For those who figured they had a few months of grace before the onset of cruel winter, before the appearance of Mike Krzyzewski's scowl would signal yet another season of Duke hoops, Duke success, Duke fans bleating their superiority in sanctimonious glee, consider this a warning. The Dookies are breaking out early. It's only October, but the Blue Devils' athletic director is speaking of how books and wins can coexist. Their coach is working his upright motivational magic. Their players, clean-cut and articulate, are beginning to mouth their vowels with that unmistakable accent, the one that says: In 20 years I will be your boss. I will be married to the girl you couldn't get. I will whip you in any sport you care to name. "We can play with anybody," says one of the Duke stars, Zaid Abdul-Aleem, "and we can beat anybody."
Sound familiar? It shouldn't. For this is the sound now of Duke football—two words that, for the last few years, had about the same impact on the national scene as Jimmy and Carter. Duke? The Blue Devils had won 13 games over the past four years. Last November their coach, Barry Wilson, resigned. Last year's football players, Duke's student newspaper recently joked, fell between computer geeks and the Friday-night keg attendant in popularity on campus. "And it was true," says free safety Ray Farmer. "They paid more respect to the guys having parties than the football team. There was no respect for our program."
Yet those were definitely the Blue Devils last Saturday mauling a claw less Navy team 47-14 and insisting that their 5-0 start under Fred Goldsmith—the best debut by a coach at Duke, including the besainted Steve Spurrier—might portend something special. Perhaps. The next three weeks will bring an open date and visits by mediocrities from Clemson and Wake Forest; only with an Oct. 29 showdown at Florida State will Duke be truly tested.

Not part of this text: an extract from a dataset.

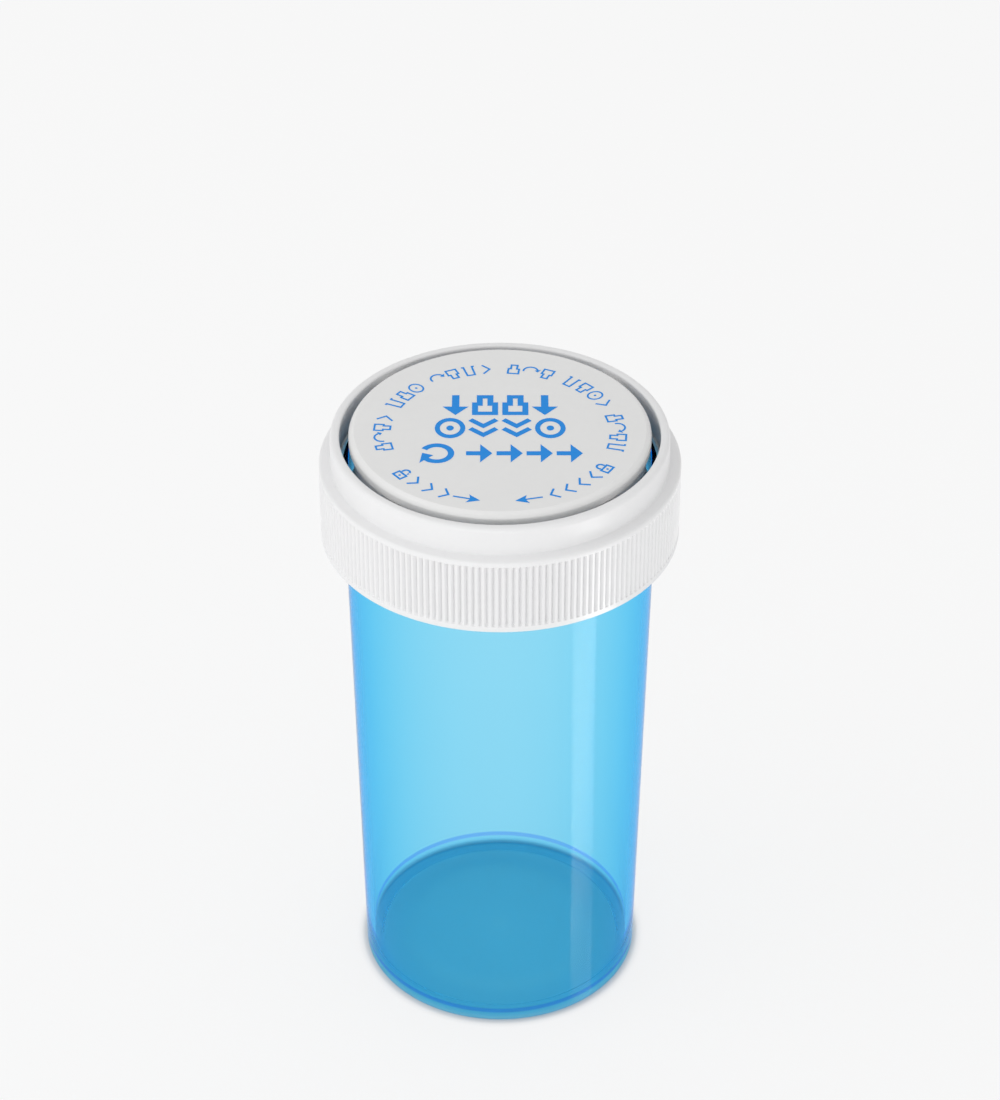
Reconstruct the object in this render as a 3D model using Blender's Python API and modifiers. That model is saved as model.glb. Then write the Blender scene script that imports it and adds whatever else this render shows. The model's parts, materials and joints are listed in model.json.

"No one thinks we've played anybody," Farmer says. "Real respect will come when we play that Florida State team. With the talent we have and the way we're playing, we can go down there and we can be 8-0."
Hear that? Big-time talk, from essentially the same team that last year lost to the Seminoles 45-7, blew a 16-point lead in the fourth quarter against Rutgers and gave up an average of 441.9 yards a game. But as linebacker David Hawkins puts it, "I've forgotten last year already." He's not alone. While walking off the field at Annapolis on Saturday, tackle Matt Williams sang out loud, "To dream...the impossible dream..." and no one considered decking him. Instead, a crowd of alumni gathered around their new coach, who is responsible for Duke's best start since Spurrier's 1988 team went 5-0 before losing to Clemson, and chanted, "Gold-smith!" over and over.
Since coming to Duke from Rice in December, the 50-year-old Goldsmith has powered the program like a dynamo. In his first meeting with his players, he told them that he wasn't looking to rebuild; he wanted to win now, this season. He told his fifth-year seniors that they would carry his team and then backed that up by turning three-year blocking back Robert Baldwin into his main ballcarrier; Baldwin has responded by averaging an ACC-leading 140 yards a game. Goldsmith personally signed letters to all 1,600 Duke freshmen asking for their support. And he made clear to his players that losing was no longer acceptable, no matter how marginalized the program had become.
"When you're losing at a place where it doesn't really matter, you feel like you're going against all odds," says quarterback Spence Fischer, who completed 23 of 27 passes for 286 yards and two touchdowns against Navy. " Duke's selling point isn't football—it's never been—and that gets instilled in your mind; you think, Football's great, but I'm getting a great education, I'm well-rounded. That's the way it is. Duke can't help that."
But Goldsmith can—and did. Fischer remembers that one of the first things Goldsmith told the Blue Devils was. "If you think you're getting a free ride, you're misled. You're on scholarship, but it's a contract and it's not one-sided. You'll get an education, but you're going to give all to the football team."
This isn't Goldsmith's first success. After earning his stripes as a defensive coordinator under Ken Hatfield at Air Force and Arkansas, Goldsmith went to Rice in 1989 and in his fourth and fifth years produced the Owls' first back-to-back winning seasons in three decades. Despite a wavering commitment by Rice to football, he wasn't interested when Duke contacted him last November. Blue Devil athletic director Tom Butters then offered the job to Virginia assistant Tom O'Brien, who turned it down. Butters again tried persuading Goldsmith by phone, even asked him to fly to Durham, but Goldsmith again said no—until he woke up the next morning and realized he had changed his mind.
"I woke up at 4:30, and I just felt real strong about it," Goldsmith says. "I shut my eyes and said. Hey, if I look at that clock and there's time to catch that flight at 6:13, I'm going."